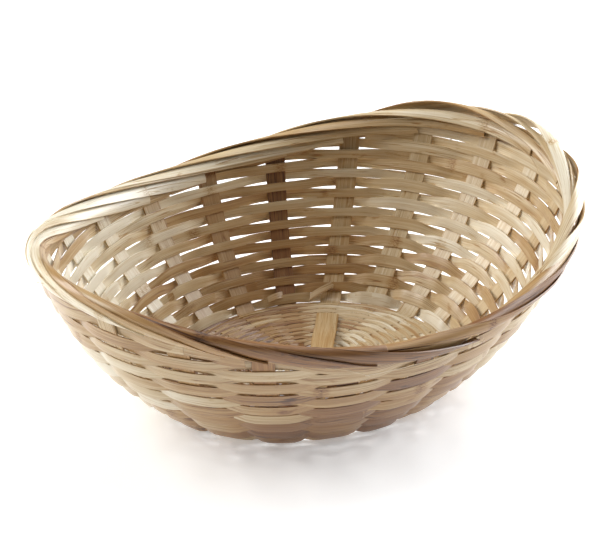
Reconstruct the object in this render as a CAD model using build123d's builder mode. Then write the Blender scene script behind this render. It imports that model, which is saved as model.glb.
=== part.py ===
from build123d import *
import os
from math import acos, atan2, cos, hypot, pi, radians, sin, tan

# Oval bread basket woven from flat bamboo splints. Millimetres, +Z up.
# The origin is the middle of the base, on the plane that the basket stands on.
# The long axis of the oval lies along X.

# ---- overall shape -------------------------------------------------------------
base_half_width = 53.0  # centre to the foot of the wall, along Y
oval = 1.22  # every level is this much longer in X than in Y
wall_foot_angle = 40.0  # slope of the wall where it leaves the base, degrees
wall_bow_radius = 140.0  # the wall curves up along an arc of this radius
rim_height = 62.0  # middle of the rim roll, averaged round the basket
rim_saddle = 10.0  # the rim is this much higher at the ends, lower at the sides

# ---- splints: the strips that cross the base and stand up as the stakes ----------
splint_count = 11
splint_thickness = 0.8
stake_width = 8.6  # on the wall
splint_waist = 1.8  # width where the splints cross in the middle of the base
hub_thickness = 0.35  # the splints are shaved thin where they cross
hub_clearance = 0.05  # between crossing splints in the middle
first_splint_angle = 44.0
splint_crowding = 3.0  # the splints are a little uneven: largest shift, degrees

# ---- wall weavers ----------------------------------------------------------------
weaver_thickness = 0.6
weaver_width = 3.9
row_gap = 0.28  # least gap between two rows
first_row_gap = 0.05  # height of the lowest row's lower edge above the splints' flat feet
weave_clearance = 0.15  # between a weaver and the corners of the stake that it passes
edge_pull = 0.8  # how nearly a weaver has reached its full offset at a stake's edge
least_end_room = 0.1  # the topmost short row is left out if the rim leaves it less height
end_row_inset = 3.0  # each short row stops this far before the point where the border row meets it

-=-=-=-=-

## What you are asked to do
Please reproduce exactly the lines above, beginning with the first and ending with the line that contains "rim_saddle = 10.0", and include nothing outside that range.

## Response
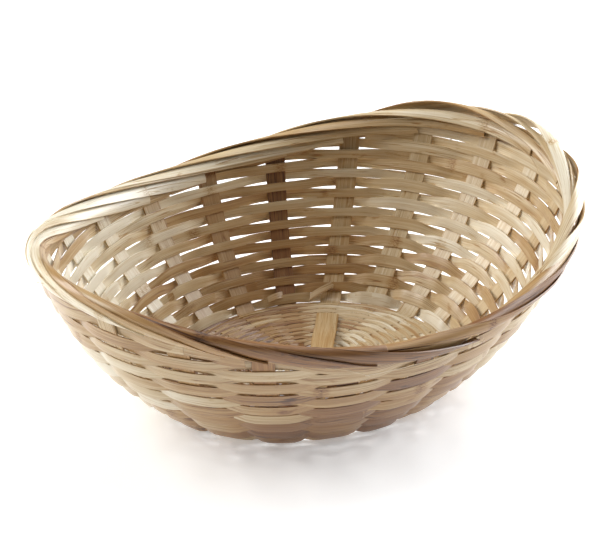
Reconstruct the object in this render as a CAD model using build123d's builder mode. Then write the Blender scene script behind this render. It imports that model, which is saved as model.glb.
=== part.py ===
from build123d import *
import os
from math import acos, atan2, cos, hypot, pi, radians, sin, tan

# Oval bread basket woven from flat bamboo splints. Millimetres, +Z up.
# The origin is the middle of the base, on the plane that the basket stands on.
# The long axis of the oval lies along X.

# ---- overall shape -------------------------------------------------------------
base_half_width = 53.0  # centre to the foot of the wall, along Y
oval = 1.22  # every level is this much longer in X than in Y
wall_foot_angle = 40.0  # slope of the wall where it leaves the base, degrees
wall_bow_radius = 140.0  # the wall curves up along an arc of this radius
rim_height = 62.0  # middle of the rim roll, averaged round the basket
rim_saddle = 10.0  # the rim is this much higher at the ends, lower at the sides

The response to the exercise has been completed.